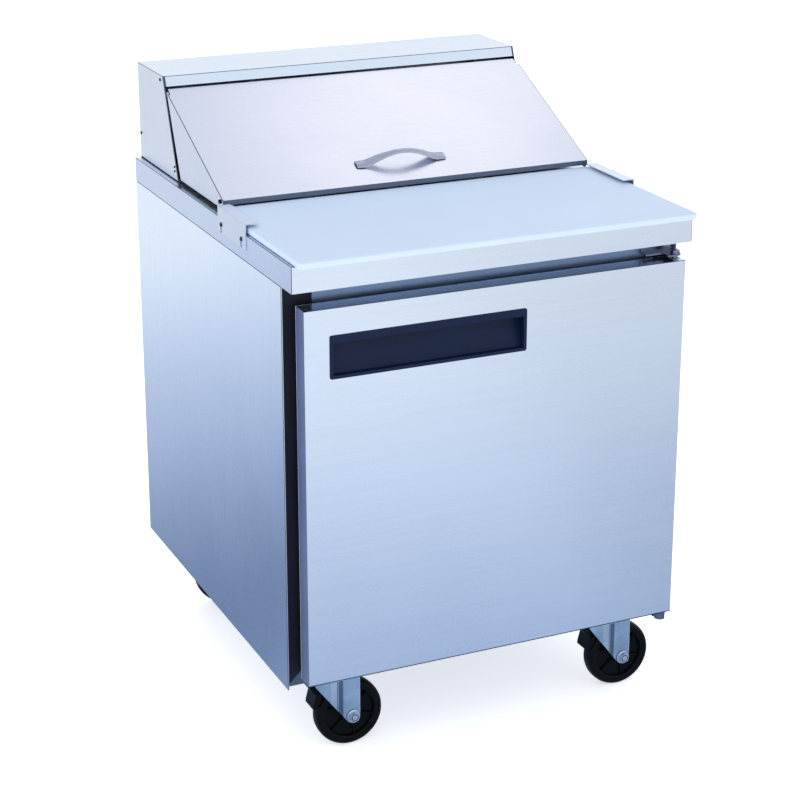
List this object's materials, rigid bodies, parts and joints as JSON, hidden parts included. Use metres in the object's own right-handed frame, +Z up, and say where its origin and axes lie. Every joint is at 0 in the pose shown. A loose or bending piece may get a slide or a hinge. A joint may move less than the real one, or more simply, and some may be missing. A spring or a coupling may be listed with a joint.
{
  "type": "sandwich prep table",
  "caption": "Refrigerated cabinet on casters with a hinged door, food pans under a hinged sloping lid and hood, and a sliding cutting board in front.",
  "frame": {"origin": "on the floor, under the middle of the overall box at rest", "axes": "+Z up, -Y towards the person who works at the board, +X towards the door's hinge side"},
  "size_m": [0.7438, 0.827, 1.103],
  "materials": {
    "stainless": "satin",
    "lid_stainless": "satin",
    "inner_stainless": "satin",
    "galvanised": "matte",
    "zinc_plated": "satin",
    "dark_screws": "satin",
    "foam": "matte",
    "wire": "gloss",
    "coil_fins": "matte",
    "black_enamel": "satin",
    "motor_black": "satin",
    "copper": "satin",
    "white_plastic": "matte",
    "black_plastic": "satin",
    "black_rubber": "matte",
    "board_plastic": "matte",
    "wheel_black": "satin"
  },
  "bodies": {
    "cabinet": {"side_panel_left": "stainless", "side_panel_right": "stainless", "back_panel": "stainless", "bottom_panel": "galvanised", "front_frame": "stainless", "inner_liner": "inner_stainless", "cabinet_foam": "foam", "bay_liner": "galvanised", "worktop": "stainless", "pan_rails": "inner_stainless", "food_pans": "inner_stainless", "hood_shell": "stainless", "hood_liner": "inner_stainless", "panel_screws": "dark_screws", "lid_hinge_ears": "galvanised", "board_brackets": "stainless", "bracket_screws": "dark_screws", "hinge_top": "galvanised", "hinge_bottom": "galvanised", "shelf": "wire", "shelf_supports": "inner_stainless", "evaporator_coil": "coil_fins", "evaporator_cover": "inner_stainless", "fan_motors": "motor_black", "thermostat": "white_plastic", "machine_deck": "galvanised", "compressor": "black_enamel", "condenser_coil": "coil_fins", "fan_shroud": "galvanised", "refrigerant_pipes": "copper", "condensate_pan": "galvanised", "rear_grille": "galvanised", "cord_gland": "black_plastic", "caster_plates": "zinc_plated", "caster_bolts": "zinc_plated"},
    "lid": {"lid_skin": "lid_stainless", "lid_liner": "inner_stainless", "lid_handle": "lid_stainless", "lid_bushes": "black_plastic", "lid_bumpers": "black_rubber"},
    "board": {"cutting_board": "board_plastic"},
    "door": {"door_skin": "stainless", "door_liner": "white_plastic", "door_foam": "foam", "door_gasket": "black_rubber", "pull_handle": "black_plastic", "hinge_bushes": "white_plastic"},
    "evaporator_rotor": {"evaporator_fan": "black_plastic"},
    "condenser_rotor": {"condenser_fan": "black_plastic"},
    "knob": {"thermostat_knob": "black_plastic"},
    "caster_front_left": {"fork_front_left": "zinc_plated"},
    "caster_front_right": {"fork_front_right": "zinc_plated"},
    "caster_rear_left": {"fork_rear_left": "zinc_plated"},
    "caster_rear_right": {"fork_rear_right": "zinc_plated"},
    "roller_front_left": {"wheel_front_left": "wheel_black"},
    "roller_front_right": {"wheel_front_right": "wheel_black"},
    "roller_rear_left": {"wheel_rear_left": "wheel_black"},
    "roller_rear_right": {"wheel_rear_right": "wheel_black"},
    "brake_front_left": {"pedal_left": "black_plastic"},
    "brake_front_right": {"pedal_right": "black_plastic"}
  },
  "joints": [
    {"name": "lid_hinge", "type": "hinge", "parent": "cabinet", "child": "lid", "pos_m": [0, 0.24794, 1.07227], "axis": [-1, 0, 0], "range_deg": [0, 114]},
    {"name": "door_hinge", "type": "hinge", "parent": "cabinet", "child": "door", "pos_m": [0.354, -0.36, 0.5], "axis": [0, 0, 1], "range_deg": [0, 110]},
    {"name": "board_slide", "type": "slide", "parent": "cabinet", "child": "board", "axis": [0, -1, 0], "range_m": [0, 0.15]},
    {"name": "evaporator_fan_spin", "type": "hinge", "parent": "cabinet", "child": "evaporator_rotor", "pos_m": [0, 0.1905, 0.643], "axis": [0, 1, 0], "continuous": true},
    {"name": "condenser_fan_spin", "type": "hinge", "parent": "cabinet", "child": "condenser_rotor", "pos_m": [0.15, 0.3175, 0.316], "axis": [0, 1, 0], "continuous": true},
    {"name": "thermostat_turn", "type": "hinge", "parent": "cabinet", "child": "knob", "pos_m": [0.22, 0.1385, 0.575], "axis": [0, -1, 0], "range_deg": [0, 300]},
    {"name": "swivel_front_left", "type": "hinge", "parent": "cabinet", "child": "caster_front_left", "pos_m": [-0.272, -0.2845, 0.148], "axis": [0, 0, 1], "continuous": true},
    {"name": "swivel_front_right", "type": "hinge", "parent": "cabinet", "child": "caster_front_right", "pos_m": [0.272, -0.2845, 0.148], "axis": [0, 0, 1], "continuous": true},
    {"name": "swivel_rear_left", "type": "hinge", "parent": "cabinet", "child": "caster_rear_left", "pos_m": [-0.272, 0.3475, 0.148], "axis": [0, 0, 1], "continuous": true},
    {"name": "swivel_rear_right", "type": "hinge", "parent": "cabinet", "child": "caster_rear_right", "pos_m": [0.272, 0.3475, 0.148], "axis": [0, 0, 1], "continuous": true},
    {"name": "wheel_spin_front_left", "type": "hinge", "parent": "caster_front_left", "child": "roller_front_left", "pos_m": [-0.236, -0.2845, 0.0625], "axis": [0, 1, 0], "continuous": true},
    {"name": "wheel_spin_front_right", "type": "hinge", "parent": "caster_front_right", "child": "roller_front_right", "pos_m": [0.308, -0.2845, 0.0625], "axis": [0, 1, 0], "continuous": true},
    {"name": "wheel_spin_rear_left", "type": "hinge", "parent": "caster_rear_left", "child": "roller_rear_left", "pos_m": [-0.236, 0.3475, 0.0625], "axis": [0, 1, 0], "continuous": true},
    {"name": "wheel_spin_rear_right", "type": "hinge", "parent": "caster_rear_right", "child": "roller_rear_right", "pos_m": [0.308, 0.3475, 0.0625], "axis": [0, 1, 0], "continuous": true},
    {"name": "pedal_press_left", "type": "hinge", "parent": "caster_front_left", "child": "brake_front_left", "pos_m": [-0.296, -0.2845, 0.1125], "axis": [0, -1, 0], "range_deg": [0, 12]},
    {"name": "pedal_press_right", "type": "hinge", "parent": "caster_front_right", "child": "brake_front_right", "pos_m": [0.248, -0.2845, 0.1125], "axis": [0, -1, 0], "range_deg": [0, 12]}
  ]
}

Job.
Copy each line above that contains the word "bodies".

Problem solution.
List this object's materials, rigid bodies, parts and joints as JSON, hidden parts included. Use metres in the object's own right-handed frame, +Z up, and say where its origin and axes lie. Every joint is at 0 in the pose shown. A loose or bending piece may get a slide or a hinge. A joint may move less than the real one, or more simply, and some may be missing. A spring or a coupling may be listed with a joint.
  "bodies": {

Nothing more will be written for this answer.